As Gapp notes, Griffin Dobson is not listed in the register, but he was frequently away from Fairfax, and would have been on his final voyage with Jones when Judy registered, along with her five children, in March 1848.  Another argument in favor of this possibility is that Griffin Dobson would have been very young in 1822, making it possible that he could be among the unnamed children included in the will.

On the other hand, it is possible that Dobson was Judy’s married name, and/or that she was an in-law or other relative rather than a sibling of Griffin Dobson.  Her children would have shared her free status regardless of the status of their father, who is not named in the registry.  In that case, Griffin Dobson may not have been one of the unnamed children included in Elizabeth Lee Jones’ will and may have enslaved in law as well as in practice until he bought his freedom. 

Whatever his legal status, once Griffin Dobson started having children with Cynthia, he had a powerful incentive to remain with Jones until he could formally arrange for their freedom, even if he believed he could claim his own freedom through legal means.
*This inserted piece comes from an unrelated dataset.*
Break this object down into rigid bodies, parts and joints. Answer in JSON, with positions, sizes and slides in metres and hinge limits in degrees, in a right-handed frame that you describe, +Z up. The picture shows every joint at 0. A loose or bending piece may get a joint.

If Dobson was legally free, this seems like a more likely explanation for his not asserting his claim than the “enduring bond” between the two men that Gapp posits.  Jones, who was mostly at home during the late 1830s, may even have helped create this incentive by encouraging Dobson’s relationship with Cynthia and/or discouraging his relationship with Charity Carter (perhaps by limiting his mobility). 

What does seem clear is that Griffin Dobson was aware of the various ways an enslaved man might free himself and/or his family, and took advantage of several of them, including having children with a free woman, and creating and/or seizing opportunities to buy himself and, later, enslaved members of his family when circumstances were favorable.  Despite Jones’ “great surprise” at Dobson’s 1848 proposal, it seems likely that Dobson had been aspiring to and planning for freedom for some time.